There was one other factor. In Eastern Europe many Jews were swept up in the spirit of nationalism, seeking to create a new, modern Jewish culture rooted in Yiddish (or modern Hebrew) instead of religion. In America it was different: Rather than Minority Treaties we had a melting pot. Religious differences were okay; cultural and linguistic differences were not. Upwardly mobile Jews were quick to redefine their identity: not as nationalism, not as culture, but as religion—exactly as assimilating Jews had done in Germany several generations before. It didn’t take long before membership in America’s Reform and Conservative synagogues outnumbered the membership of all Yiddish cultural and political organizations combined. Even those who remained in the Yiddish organizations tacitly acknowledged that America was different. They created many Yiddish afternoon schools in this country but, unlike in Eastern Europe, unlike in Canada, Mexico, and Argentina, not a single Yiddish day school. No matter how rich and varied the Yiddish cultural life they built for themselves, deep in their hearts they must surely have known that their own children wouldn’t or couldn’t follow. To quote Michael Chabon, Yiddish in America became “a tin can with no tin can at the other end of the string.”

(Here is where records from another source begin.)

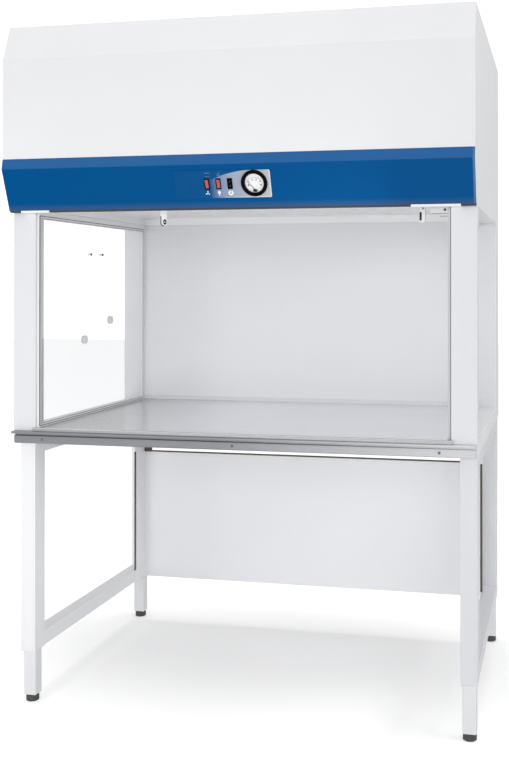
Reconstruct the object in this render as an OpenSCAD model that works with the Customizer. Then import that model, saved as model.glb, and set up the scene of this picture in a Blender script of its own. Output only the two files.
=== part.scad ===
// Vertical laminar flow hood on a stand with telescopic legs.
// X runs across the bench, +Y to the back and +Z up. The origin is on the floor, under the middle.

/* [Overall] */
// Width over the hood sides
bench_w = 1340; // [1200:10:1600]
// Depth from the fascia bend to the back panel
bench_d = 980; // [940:10:1060]
// Thickness of the folded steel sheet
sheet_t = 2; // [1.5:0.1:2.5]
// Gap left between separate panels
panel_gap = 0.5; // [0.3:0.1:1]

/* [Hood casing] */
// Height of the hood above the work opening
hood_h = 535; // [515:5:600]
// Height of the raked blue face
fascia_h = 121; // [115:1:135]
// How far the blue face rakes back at its foot
fascia_rake = 47; // [40:1:55]
// Height of the blue strip above the bend
strip_h = 28; // [20:1:36]
// How far the blue strip leans back
strip_rake = 6; // [4:1:9]
// Height of the slope at the top of the hood
slope_h = 102; // [80:2:120]
// How far that slope leans back
slope_rake = 41; // [30:1:60]
// Width of the folded flanges
flange_w = 18; // [12:1:24]
// Radius of the rolled foot of the blue face
foot_roll_r = 12; // [6:1:14]
// Lengths of the left and right brackets under the fascia
bracket_ls = [88, 133];
// Set-in of those brackets from the hood sides
bracket_insets = [37, 40];
// Height of the notches over them
bracket_notch = 5; // [3:0.5:6]

/* [Cabin] */
// Height of the work opening above the base frame
opening_h = 623; // [560:1:700]
// Setback of the front posts from the fascia bend
post_setback = 70; // [64:1:76]
// Width of a front post
post_w = 69; // [60:1:80]
// Depth of a front post
post_d = 50; // [40:1:60]
// Depth of the rear air duct
duct_d = 120; // [90:1:140]
// Thickness of the side glass
glass_t = 6; // [5:0.5:8]
// Set-back of the glass edge behind the front of the post
glass_inset = 8; // [5:1:14]
// Width of the trim that frames the glass
trim_w = 13; // [9:1:16]
// Thickness of that trim
trim_t = 4; // [3:0.5:5]
// Height of the ceiling above the work opening
ceiling_rise = 32; // [26:1:40]
// Radius of the service holes in the left glass
service_hole_r = 11; // [8:1:13]
// Radius of the plug that closes a service hole
service_plug_r = 14; // [13.5:0.5:18]
// Radius of the heads of the two studs in the left glass
stud_r = 4; // [3:0.5:5]

/* [Worktop and base] */
// Height of the base frame
base_h = 42; // [38:1:50]
// Height of its front sill
front_sill_h = 34; // [30:1:36]
// Thickness of the worktop plate
worktop_t = 3; // [2:0.5:4]
// How far the worktop nose stands in front of the posts
nose_d = 10; // [7:1:13]
// Radius of the worktop nose
nose_r = 4; // [3:0.5:6]
// Height of the upstand at the back of the worktop
upstand_h = 14; // [10:1:18]
// Depth of the front rail
rail_d = 20; // [18:1:24]
// Width of the base frame sections
sill_w = 69; // [60:1:80]

/* [Stand] */
// Height of the welded side frames
stand_h = 616; // [560:2:680]
// Set-in of the stand from the hood sides
stand_inset = 3; // [1:1:8]
// Width of a leg
leg_w = 46; // [44:1:50]
// Depth of a leg
leg_d = 60; // [50:1:66]
// Set-back of the front legs behind the front posts
leg_setback = 37; // [20:1:60]
// Wall of the leg tubes
leg_wall = 2.5; // [2:0.5:3]
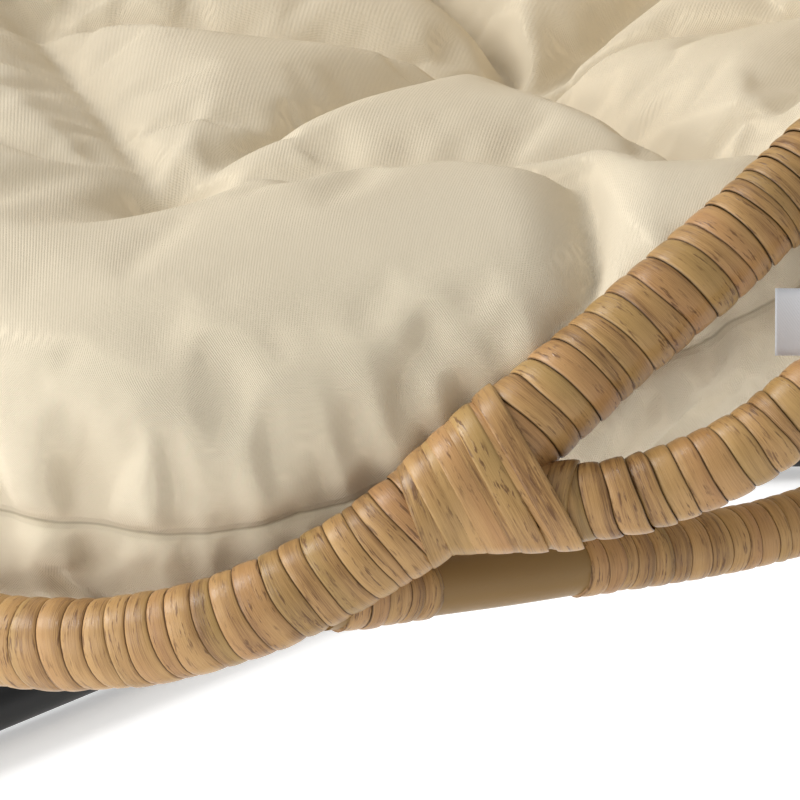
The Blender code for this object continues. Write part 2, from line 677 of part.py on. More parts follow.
def slats(rim_cut, ring_cut):
    """Seat slats from the front of the rim to the back of the seat ring. Returns a cutter
    for each."""
    front = {0.0: (-0.390, 0.345), 0.070: (-0.3835, 0.3495), 0.140: (-0.361, 0.367)}
    back = {0.0: (0.220, 0.406), 0.070: (0.2135, 0.4048), 0.140: (0.1935, 0.4020)}
    cutters = []
    for number, x in enumerate(SLAT_XS, 1):
        (y0, z0), (y1, z1) = front[abs(x)], back[abs(x)]
        points = [nested((x, y0 + (y1 - y0) * s, z0 + (z1 - z0) * s - 0.080 * s * (1 - s)))
                  for s in (k / 8 for k in range(9))]
        slat = as_mesh(tube(f"seat_slat_{number}", points, RIB_R, TAN_STEEL), TAN_STEEL)
        inside_only(trimmed(slat, [rim_cut, ring_cut]))
        cutters.append(as_mesh(tube(f"cut_slat_{number}", points, RIB_R + GAP, None, cutter=True)))
    return cutters


def crown_staple(rim_cut):
    """The U-shaped loop welded on the crown of the rim, for the lower snap hook."""
    half, wire = 0.012, 0.0040
    centre = STAPLE_TOP - half
    points = [(half, CROWN_Z + 0.006)]
    points += [(half * math.cos(a), centre + half * math.sin(a))
               for a in (math.pi * k / 10 for k in range(11))]
    points += [(-half, CROWN_Z + 0.006)]
    staple = as_mesh(tube("crown_staple", [hung((0, y, z)) for y, z in points], wire, TAN_STEEL),
                     TAN_STEEL)
    inside_only(trimmed(staple, [rim_cut]))


def wound(name, points, outer, cutters):
    """Wicker wound round a tube: a thicker tube with everything inside it cut out."""
    return inside_only(trimmed(as_mesh(tube(name, points, outer, WICKER), WICKER), cutters),
                       WICKER)


def windings(rim, belt, ring, cuts, ribs, bars, hoop_cut):
    """Hollow sleeves that stand for the wicker wound round the three main tubes."""
    right, left = ribs[2::2], ribs[1::2]
    for word, side, own_ribs in (("right", 1, right), ("left", -1, left)):
        own_bars = bars[2:] if side > 0 else bars[:3]
        for zone, start, end, extra, cutters in (
                ("front", 0.002, 0.0520, 0, own_bars + [cuts["ring"]]),
                ("joint", 0.0524, 0.1075, 0.0012, own_bars + [cuts["belt"], cuts["ring"]]),
                ("upper", 0.1079, 0.4930, 0, own_ribs + [cuts["belt"], hoop_cut])):
            part = [Vector((side * p.x, p.y, p.z)) for p in stretch(rim, start, end, closed=True)]
            wound(f"rim_winding_{zone}_{word}", part, RIM_R + WRAP_RIM + extra,
                  [cuts["rim"]] + cutters)
    wound("belt_winding", stretch(belt, 0.062, 0.938), BELT_R + WRAP_BELT, [cuts["belt"]])
    wound("seat_ring_winding", stretch(ring, 0.084, 0.916), RING_R + WRAP_RING,
          [cuts["ring"]] + ribs + bars)
    joint_cut = as_mesh(tube("cut_joint", rim, RIM_R + WRAP_RIM + 0.004, None, closed=True,
                             cutter=True))
    for word, start, end in (("right", 0.004, 0.034), ("left", 0.966, 0.996)):
        wound(f"ring_end_winding_{word}", stretch(ring, start, end), RING_R + WRAP_RING,
              [cuts["ring"], joint_cut])


# --------------------------------------------------------------------------- cushion
def cushion_section(station, ahead, behind):
    """One closed cross-section of the cushion, from its left edge over the inside to
    the right edge and back round the outside."""
    y, z, half, rise, thick = station
    along = Vector((0, ahead[0] - behind[0], ahead[1] - behind[1])).normalized()
    inward = Vector((0, -along.z, along.y))
    count = 12
    inner, outer = [], []
    for k in range(count + 1):
        u = -math.cos(math.pi * k / count)
        base = Vector((half * u, y, z)) + inward * (rise * abs(u) ** 2.6)
        swell = max(0.0, 1 - abs(u) ** 3.2) ** 0.5
        outer.append(base)
        inner.append(base + inward * thick * swell)
    return inner[:-1] + outer[:0:-1]


def cushion():
    """A nest-shaped pad: seat and back in one, lofted through its stations."""
    fine = []
    for a, b in zip(CUSHION, CUSHION[1:]):
        fine.append(a)
    fine.append(CUSHION[-1])
    rows = []
    for i, station in enumerate(fine):
        behind = fine[max(0, i - 1)]
        ahead = fine[min(len(fine) - 1, i + 1)]
        rows.append([nested(p) for p in cushion_section(station, ahead, behind)])
    bm = bmesh.new()
    grid = [[bm.verts.new(p) for p in row] for row in rows]
    size = len(grid[0])
    for low, high in zip(grid, grid[1:]):
        for k in range(size):
            bm.faces.new((low[k], low[(k + 1) % size], high[(k + 1) % size], high[k]))
    bm.faces.new(reversed(grid[0]))
    bm.faces.new(grid[-1])
    bmesh.ops.recalc_face_normals(bm, faces=bm.faces)
    return mesh_object("cushion", bm, FABRIC)


def care_label():
    """The folded label sewn in the cushion's right side seam."""
    bm = bmesh.new()
    place = Matrix.Translation(nested((0.300, -0.110, 0.500)))
    bmesh.ops.create_cube(bm, size=1, matrix=place @ Matrix.Diagonal((0.0012, 0.013, 0.024, 1)))
    return mesh_object("care_label", bm, LABEL)


clear_scene()
CHAIR = new_collection("hanging_egg_chair")
CUTTERS = new_collection("cutters")
CUTTERS.hide_render = True
base_frame()
couplers()
arm_fittings(pole())
feet()
snap_hooks()
drawbar_spring()
basket()
cushion()
care_label()
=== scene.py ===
import math

import bpy
import bmesh
import numpy as np
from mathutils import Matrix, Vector


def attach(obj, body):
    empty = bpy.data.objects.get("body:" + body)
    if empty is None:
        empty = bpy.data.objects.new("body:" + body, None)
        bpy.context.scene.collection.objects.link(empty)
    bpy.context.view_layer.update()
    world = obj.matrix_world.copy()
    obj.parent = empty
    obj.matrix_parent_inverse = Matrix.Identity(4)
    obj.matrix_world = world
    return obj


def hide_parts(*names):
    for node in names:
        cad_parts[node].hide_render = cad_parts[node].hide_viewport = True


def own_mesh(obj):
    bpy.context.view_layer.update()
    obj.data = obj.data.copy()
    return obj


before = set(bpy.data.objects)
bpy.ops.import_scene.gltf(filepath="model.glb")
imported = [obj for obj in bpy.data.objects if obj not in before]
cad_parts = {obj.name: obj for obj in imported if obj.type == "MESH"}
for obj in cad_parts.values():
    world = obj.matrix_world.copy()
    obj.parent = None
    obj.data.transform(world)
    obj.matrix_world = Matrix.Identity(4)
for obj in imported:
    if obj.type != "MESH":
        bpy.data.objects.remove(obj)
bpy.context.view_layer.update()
print("frame loaded")

hangY = -0.199235  # the hanging line, where the hardware is
basketY = hangY - 0.048  # the basket's own zero, ahead of it


# lines and swept shapes

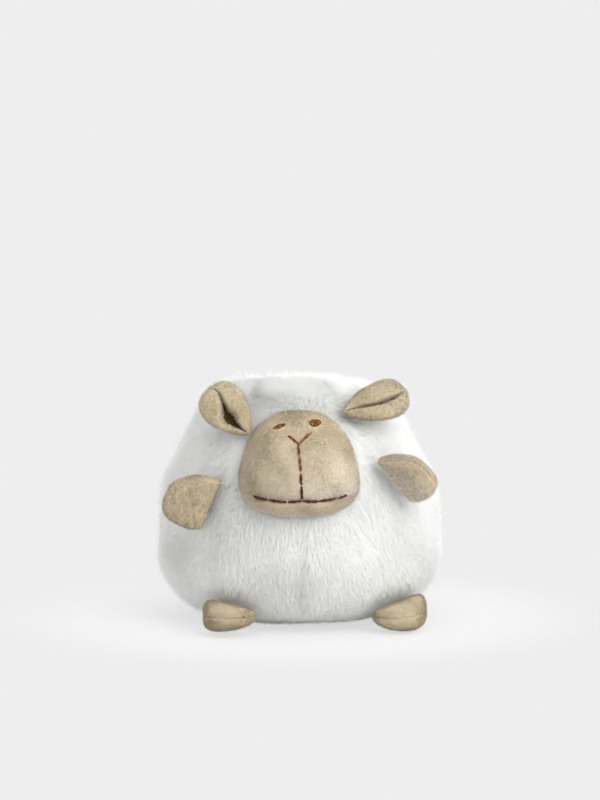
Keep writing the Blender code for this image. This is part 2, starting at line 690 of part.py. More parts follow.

Arriving as I did very late in the game, I felt for these once proud Yiddish organizations. For five decades or more they had watched as their members died and were not replaced. They saw the spotlight of history grow dim, they saw themselves marginalized and then forgotten, until, inevitably, their idealism gave way to disappointment, their disappointment to resentment, their resentment to bitterness. They were mad at their children, mad at America, and—because no one else was listening—they were mad at one another. By the time I came along, anarchists wouldn’t speak to socialists, socialists to communists, communists to Zionists. I marveled that Yiddish still existed at all, since
it seemed everyone I met who spoke the language refused to speak with everyone else.

For my generation the personal was political; for many of the older Yiddishists, the political was intensely, even frighteningly, personal. I once received a call from the widow of a distinguished Yiddish writer. Many years before, her husband had had a political falling out with Sholem Asch, the most widely translated Yiddish writer of his day. Asch had now been dead forty years, her husband nearly ten years, and still the widow couldn’t give it up. “Mr. Lahnsky,” she said on the phone, “I have the most wonderful news. I just read a memoir which I obtained from the Yiddish Book Center, and I want you to hear what the writer had to say. I quote: ‘I used to get up early in the morning to have more hours in the day to hate Sholem Asch.’ I ask you, have you ever heard a more beautiful passage?”